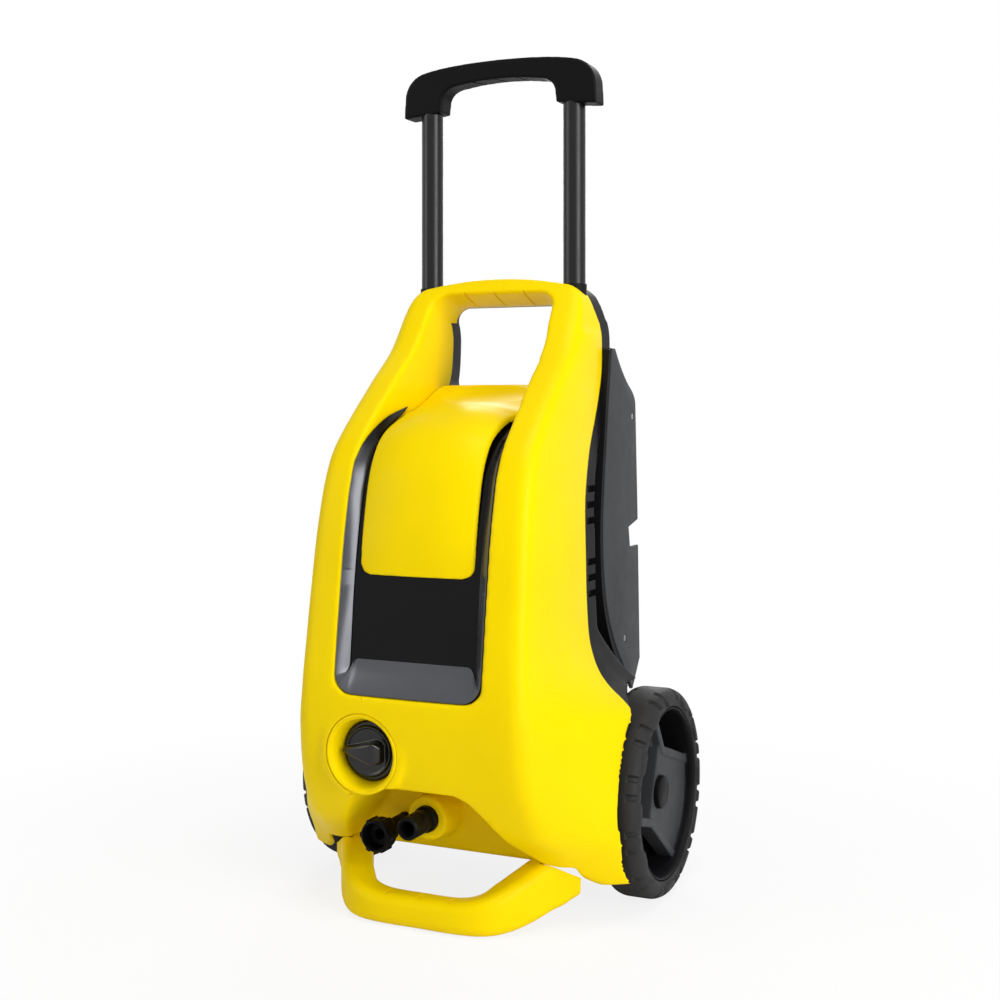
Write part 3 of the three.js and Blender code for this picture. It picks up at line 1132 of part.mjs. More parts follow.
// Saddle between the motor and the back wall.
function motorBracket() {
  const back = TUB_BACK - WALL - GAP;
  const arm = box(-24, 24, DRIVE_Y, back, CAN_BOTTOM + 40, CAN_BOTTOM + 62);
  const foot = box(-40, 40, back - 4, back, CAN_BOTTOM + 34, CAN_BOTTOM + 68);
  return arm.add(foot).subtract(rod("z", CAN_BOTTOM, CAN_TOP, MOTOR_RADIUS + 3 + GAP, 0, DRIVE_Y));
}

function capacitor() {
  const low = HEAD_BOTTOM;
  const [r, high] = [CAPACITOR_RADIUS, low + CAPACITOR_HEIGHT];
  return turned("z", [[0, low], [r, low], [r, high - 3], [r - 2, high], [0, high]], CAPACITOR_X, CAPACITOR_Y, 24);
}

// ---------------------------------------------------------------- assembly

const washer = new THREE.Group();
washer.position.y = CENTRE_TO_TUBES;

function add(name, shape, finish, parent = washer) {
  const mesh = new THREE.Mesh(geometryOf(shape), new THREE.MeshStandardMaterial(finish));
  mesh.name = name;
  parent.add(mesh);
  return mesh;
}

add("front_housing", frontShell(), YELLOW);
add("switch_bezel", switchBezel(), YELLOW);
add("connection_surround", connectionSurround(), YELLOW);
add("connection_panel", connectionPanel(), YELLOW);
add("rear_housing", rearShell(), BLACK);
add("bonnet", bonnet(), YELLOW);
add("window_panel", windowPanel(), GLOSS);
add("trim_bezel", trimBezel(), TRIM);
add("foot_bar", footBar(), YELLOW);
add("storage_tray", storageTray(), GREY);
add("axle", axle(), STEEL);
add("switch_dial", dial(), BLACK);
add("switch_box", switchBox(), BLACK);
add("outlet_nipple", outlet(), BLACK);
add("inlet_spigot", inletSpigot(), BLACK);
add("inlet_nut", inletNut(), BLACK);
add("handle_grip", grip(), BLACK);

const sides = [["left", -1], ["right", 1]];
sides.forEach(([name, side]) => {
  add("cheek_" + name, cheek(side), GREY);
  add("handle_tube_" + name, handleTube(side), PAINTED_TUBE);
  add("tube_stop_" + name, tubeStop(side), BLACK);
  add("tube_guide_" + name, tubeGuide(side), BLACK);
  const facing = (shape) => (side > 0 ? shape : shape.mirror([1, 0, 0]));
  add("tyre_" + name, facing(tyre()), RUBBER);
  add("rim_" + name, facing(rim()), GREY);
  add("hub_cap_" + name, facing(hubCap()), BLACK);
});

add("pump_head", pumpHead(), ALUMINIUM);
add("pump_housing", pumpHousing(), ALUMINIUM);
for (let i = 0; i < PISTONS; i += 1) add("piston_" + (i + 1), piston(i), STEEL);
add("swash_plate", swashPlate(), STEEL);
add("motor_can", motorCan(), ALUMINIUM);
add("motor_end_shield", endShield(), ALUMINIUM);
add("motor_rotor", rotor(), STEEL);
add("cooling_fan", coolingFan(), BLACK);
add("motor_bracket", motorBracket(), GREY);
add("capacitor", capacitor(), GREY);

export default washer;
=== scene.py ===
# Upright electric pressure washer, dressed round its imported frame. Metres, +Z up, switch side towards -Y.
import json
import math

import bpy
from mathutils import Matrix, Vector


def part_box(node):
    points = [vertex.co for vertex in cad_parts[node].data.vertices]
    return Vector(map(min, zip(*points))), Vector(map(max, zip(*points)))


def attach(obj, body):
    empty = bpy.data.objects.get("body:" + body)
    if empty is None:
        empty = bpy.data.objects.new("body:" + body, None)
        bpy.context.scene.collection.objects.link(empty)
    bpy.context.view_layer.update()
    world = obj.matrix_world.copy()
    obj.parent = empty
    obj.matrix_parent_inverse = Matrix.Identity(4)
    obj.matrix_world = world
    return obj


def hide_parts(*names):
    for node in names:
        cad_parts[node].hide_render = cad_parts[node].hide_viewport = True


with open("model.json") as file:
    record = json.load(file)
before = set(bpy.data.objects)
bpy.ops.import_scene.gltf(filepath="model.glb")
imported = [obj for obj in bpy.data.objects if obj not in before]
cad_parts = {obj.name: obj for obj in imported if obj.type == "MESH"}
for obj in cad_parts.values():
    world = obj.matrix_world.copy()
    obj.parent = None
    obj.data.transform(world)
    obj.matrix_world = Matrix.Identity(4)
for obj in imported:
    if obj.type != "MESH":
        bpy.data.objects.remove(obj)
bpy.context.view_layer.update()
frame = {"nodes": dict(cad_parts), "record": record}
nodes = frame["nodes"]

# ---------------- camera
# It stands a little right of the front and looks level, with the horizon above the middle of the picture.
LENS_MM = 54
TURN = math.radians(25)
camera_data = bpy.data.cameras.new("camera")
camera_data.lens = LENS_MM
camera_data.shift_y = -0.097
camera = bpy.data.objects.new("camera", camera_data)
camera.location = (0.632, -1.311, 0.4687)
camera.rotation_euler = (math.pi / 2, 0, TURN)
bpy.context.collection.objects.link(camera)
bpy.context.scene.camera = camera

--

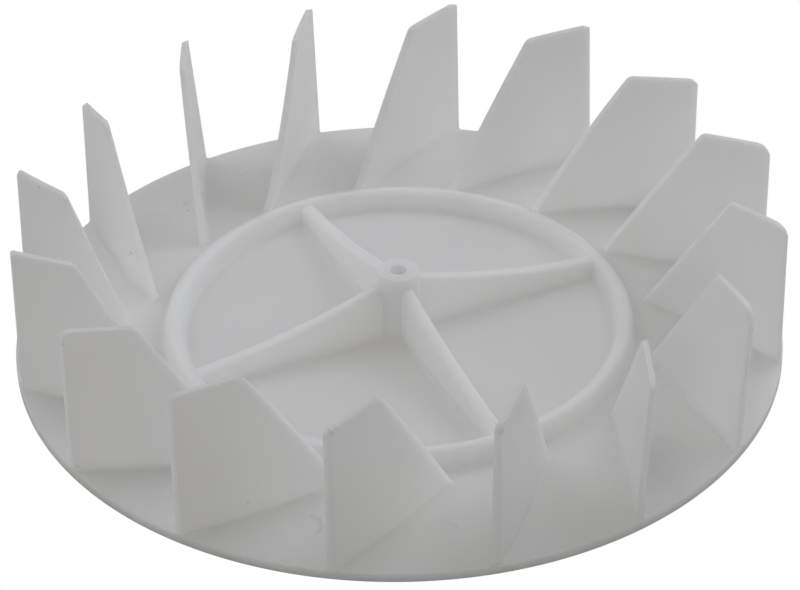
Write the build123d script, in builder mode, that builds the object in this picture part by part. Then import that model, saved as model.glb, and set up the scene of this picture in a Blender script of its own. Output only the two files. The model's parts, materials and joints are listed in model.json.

Requirements – Write out, from the lines above, only those from the line with "for (let i = 0;" to the line with "points = [vertex.co", exactly as given, including the first and the last.

Answer to this problem –
for (let i = 0; i < PISTONS; i += 1) add("piston_" + (i + 1), piston(i), STEEL);
add("swash_plate", swashPlate(), STEEL);
add("motor_can", motorCan(), ALUMINIUM);
add("motor_end_shield", endShield(), ALUMINIUM);
add("motor_rotor", rotor(), STEEL);
add("cooling_fan", coolingFan(), BLACK);
add("motor_bracket", motorBracket(), GREY);
add("capacitor", capacitor(), GREY);

export default washer;
=== scene.py ===
# Upright electric pressure washer, dressed round its imported frame. Metres, +Z up, switch side towards -Y.
import json
import math

import bpy
from mathutils import Matrix, Vector


def part_box(node):
    points = [vertex.co for vertex in cad_parts[node].data.vertices]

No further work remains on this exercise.